- [Dataset]:

◆ ◆ ◆ ◆ ◆ ◆ ◆

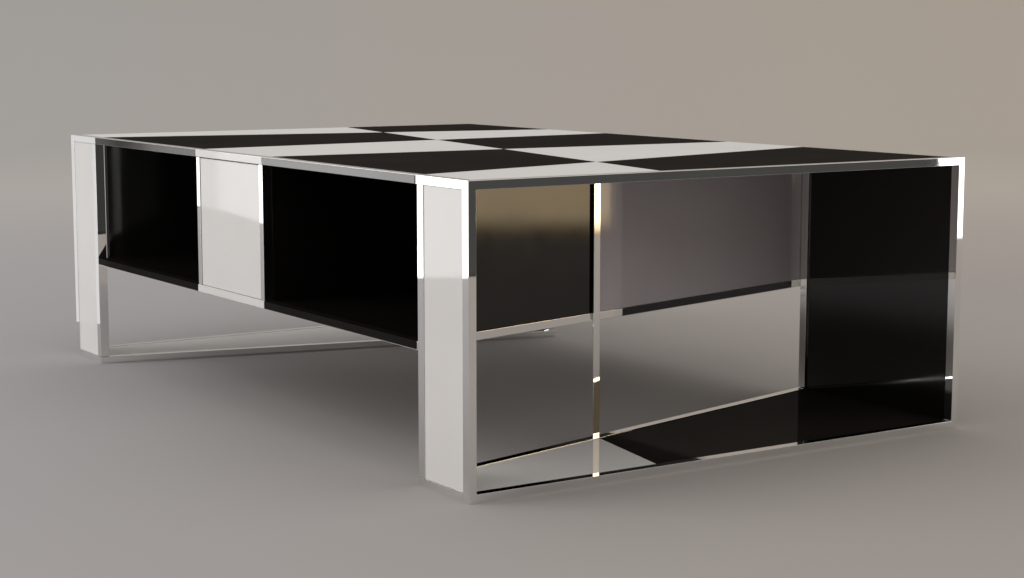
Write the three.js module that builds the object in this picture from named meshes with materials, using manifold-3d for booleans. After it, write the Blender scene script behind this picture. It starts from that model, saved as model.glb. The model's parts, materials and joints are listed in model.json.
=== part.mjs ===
// A low coffee table in a skewed checkerboard of white and black gloss panels.
//
// Seen from above, four slanting lines cut the table into five rows and one slanting line cuts
// it into two columns. The first and last rows are open-ended legs that stand on the floor. The
// three rows between them are a raised box: its white cells are drawers, which open when they
// are pressed in a little, and its black cells are open shelves. Bright bars frame it all.
//
// Millimetres, +Z up. The origin is on the floor under the middle of the table. +X points to the
// near end, -X to the far end, -Y to the left long side and +Y to the right long side.

import * as THREE from 'three';
import { mergeVertices } from 'three/addons/utils/BufferGeometryUtils.js';
import Module from 'manifold-3d';

const wasm = await Module();
wasm.setup();

// Overall size
const length = 1300;
const width = 820;
const height = 386;

// The plan: where each slanting line meets the table's edges
const rowLinesOnLeft = [118, 546, 771, 1186];    // from the near end, along the left side
const rowLinesOnRight = [323, 498, 836, 1006];   // from the near end, along the right side
const columnLineAtNearEnd = 291;                 // from the left side, along the near end
const columnLineAtFarEnd = 538;                  // from the left side, along the far end

// Stock the table is made from
const barFace = 11;         // steel bar, across its narrow face
const barDepth = 14;        // steel bar, across its wide face
const recess = 1;           // how far a panel's face sits behind the bars around it
const panel = barFace - recess;
const topGlass = 4;
const floorGlass = 8;
const centrePost = 12;      // the flat bar where the two columns meet, and how far it stands out
const centrePostDepth = 3;

// Heights
const boxUnderside = 170;
const boxTop = boxUnderside + barFace;
const rimUnderside = height - barFace;

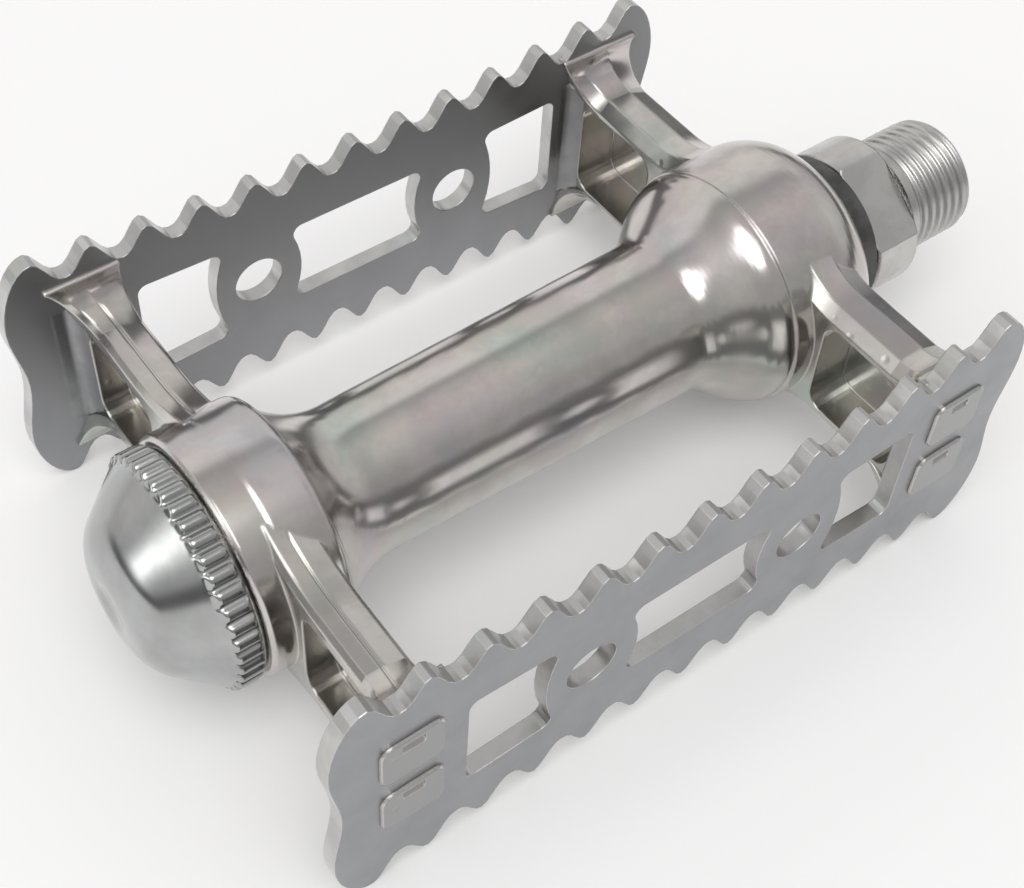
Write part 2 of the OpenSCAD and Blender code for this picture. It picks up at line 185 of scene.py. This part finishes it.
def make_pits():
    """Small scattered dents: discs round the points of a cell pattern, some cells only."""
    tree, given, put = effect("pits", [("Vector", "Vector", None), ("Scale", "Float", 300.0),
                                       ("Size", "Float", 0.25), ("Share", "Float", 0.3)],
                              [("Mask", "Float")])
    cells = node(tree, "TexVoronoi", {"Vector": given["Vector"], "Scale": given["Scale"]},
                 feature="F1")
    disc = maths(tree, "SUBTRACT", 1.0, maths(tree, "DIVIDE", cells.outputs["Distance"],
                                              given["Size"]))
    pick = node(tree, "SeparateColor", {0: cells.outputs["Color"]}).outputs[0]
    chosen = maths(tree, "LESS_THAN", pick, given["Share"])
    tree.links.new(maths(tree, "MULTIPLY", maths(tree, "MAXIMUM", disc, 0.0), chosen), put["Mask"])
    return tree


SOFT_EDGE, GRAIN, TINT, PITS = make_soft_edge(), make_grain(), make_tint(), make_pits()


# Finishes

def start(name):
    """An empty material: (material, tree, its shader, Object coordinates)."""
    material = bpy.data.materials.new(name)
    material.use_nodes = True
    tree = material.node_tree
    shader = tree.nodes["Principled BSDF"]
    return material, tree, shader, node(tree, "TexCoord").outputs["Object"]


def metal(name, colour, rough, tint=0.5, tint_scale=90.0, along=40.0, across=4000.0,
          scratch=0.02 * MM, ripple=0.0, pits=0.0, edge=0.3 * MM, painted_edge_highlight=0.0,
          edge_rough=0.2, dirt=0.15, face=None, face_from=0.0):
    """A worked metal surface: tinted colour, uneven gloss, scratches along the spindle,
    slow ripples, small pits and softened edges, with a painted highlight along the edges. Faces square to Y
    that lie further out than face_from may take a darker colour, which is painted shade."""
    material, tree, shader, at = start(name)
    shader.inputs["Metallic"].default_value = 1.0
    soft = place(tree, SOFT_EDGE, Radius=edge)
    lines = place(tree, GRAIN, Vector=at, Along=along, Across=across)["Height"]
    patches = node(tree, "TexNoise", {"Vector": at, "Scale": 160.0, "Detail": 4.0,
                                      "Roughness": 0.6}).outputs[0]
    body = place(tree, TINT, Vector=at, Scale=tint_scale, Base=rgb(*colour), Amount=tint)["Color"]
    dents = place(tree, PITS, Vector=at, Scale=420.0, Size=0.22, Share=0.22)["Mask"]
    grime = ramp(tree, patches, [(0.35, 1.0), (0.62, 1.0 - dirt)])
    body = blend(tree, 1.0, body, grime, "MULTIPLY")
    # Painted shade: faces square to Y, further out than face_from, take the darker face colour
    if face:
        square = node(tree, "SeparateXYZ", {0: node(tree, "TexCoord").outputs["Normal"]}).outputs["Y"]
        flat = ramp(tree, maths(tree, "ABSOLUTE", square), [(0.90, 0.0), (0.97, 1.0)])
        out = maths(tree, "ABSOLUTE", node(tree, "SeparateXYZ", {0: at}).outputs["Y"])
        flat = maths(tree, "MULTIPLY", flat, maths(tree, "GREATER_THAN", out, face_from))
        body = blend(tree, flat, body, rgb(*face))
    # Painted highlight: a pale colour blended in along the softened edges
    body = blend(tree, maths(tree, "MULTIPLY", soft["Edge"], painted_edge_highlight), body,
                 rgb(0.92, 0.92, 0.90))
    tree.links.new(body, shader.inputs["Base Color"])
    gloss = node(tree, "MapRange", {"Value": patches, "From Min": 0.3, "From Max": 0.7,
                                    "To Min": rough * 0.8, "To Max": rough * 1.3}).outputs[0]
    gloss = node(tree, "Mix", {0: soft["Edge"], 2: gloss, 3: edge_rough},
                 data_type="FLOAT").outputs[0]
    tree.links.new(gloss, shader.inputs["Roughness"])
    waves = node(tree, "TexNoise", {"Vector": at, "Scale": 120.0, "Detail": 1.0}).outputs[0]
    height = maths(tree, "ADD", maths(tree, "MULTIPLY", lines, scratch),
                   maths(tree, "MULTIPLY", waves, ripple))
    height = maths(tree, "SUBTRACT", height, maths(tree, "MULTIPLY", dents, pits))
    bump = node(tree, "Bump", {"Height": height, "Distance": 1.0, "Strength": 1.0,
                               "Normal": soft["Normal"]}).outputs[0]
    tree.links.new(bump, shader.inputs["Normal"])
    return material


PLATE_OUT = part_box("rear_cage_plate")[1].y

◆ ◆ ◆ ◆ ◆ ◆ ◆

- [Requirement]: Starting at the first line of the entries above, please extract each line up to and including the line with "const centrePostDepth = 3;", unchanged, and add nothing.

- [Finished task]:
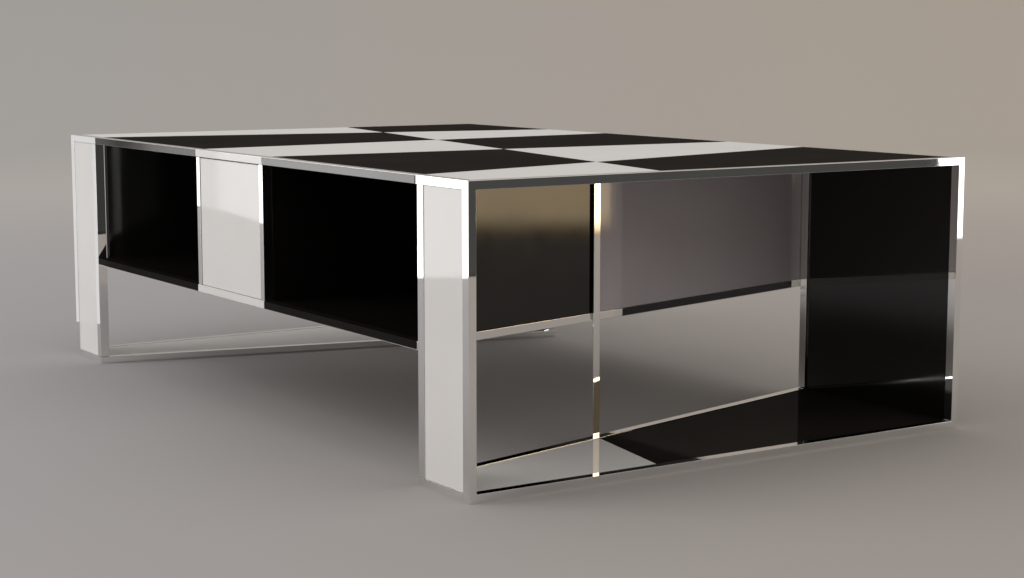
Write the three.js module that builds the object in this picture from named meshes with materials, using manifold-3d for booleans. After it, write the Blender scene script behind this picture. It starts from that model, saved as model.glb. The model's parts, materials and joints are listed in model.json.
=== part.mjs ===
// A low coffee table in a skewed checkerboard of white and black gloss panels.
//
// Seen from above, four slanting lines cut the table into five rows and one slanting line cuts
// it into two columns. The first and last rows are open-ended legs that stand on the floor. The
// three rows between them are a raised box: its white cells are drawers, which open when they
// are pressed in a little, and its black cells are open shelves. Bright bars frame it all.
//
// Millimetres, +Z up. The origin is on the floor under the middle of the table. +X points to the
// near end, -X to the far end, -Y to the left long side and +Y to the right long side.

import * as THREE from 'three';
import { mergeVertices } from 'three/addons/utils/BufferGeometryUtils.js';
import Module from 'manifold-3d';

const wasm = await Module();
wasm.setup();

// Overall size
const length = 1300;
const width = 820;
const height = 386;

// The plan: where each slanting line meets the table's edges
const rowLinesOnLeft = [118, 546, 771, 1186];    // from the near end, along the left side
const rowLinesOnRight = [323, 498, 836, 1006];   // from the near end, along the right side
const columnLineAtNearEnd = 291;                 // from the left side, along the near end
const columnLineAtFarEnd = 538;                  // from the left side, along the far end

// Stock the table is made from
const barFace = 11;         // steel bar, across its narrow face
const barDepth = 14;        // steel bar, across its wide face
const recess = 1;           // how far a panel's face sits behind the bars around it
const panel = barFace - recess;
const topGlass = 4;
const floorGlass = 8;
const centrePost = 12;      // the flat bar where the two columns meet, and how far it stands out
const centrePostDepth = 3;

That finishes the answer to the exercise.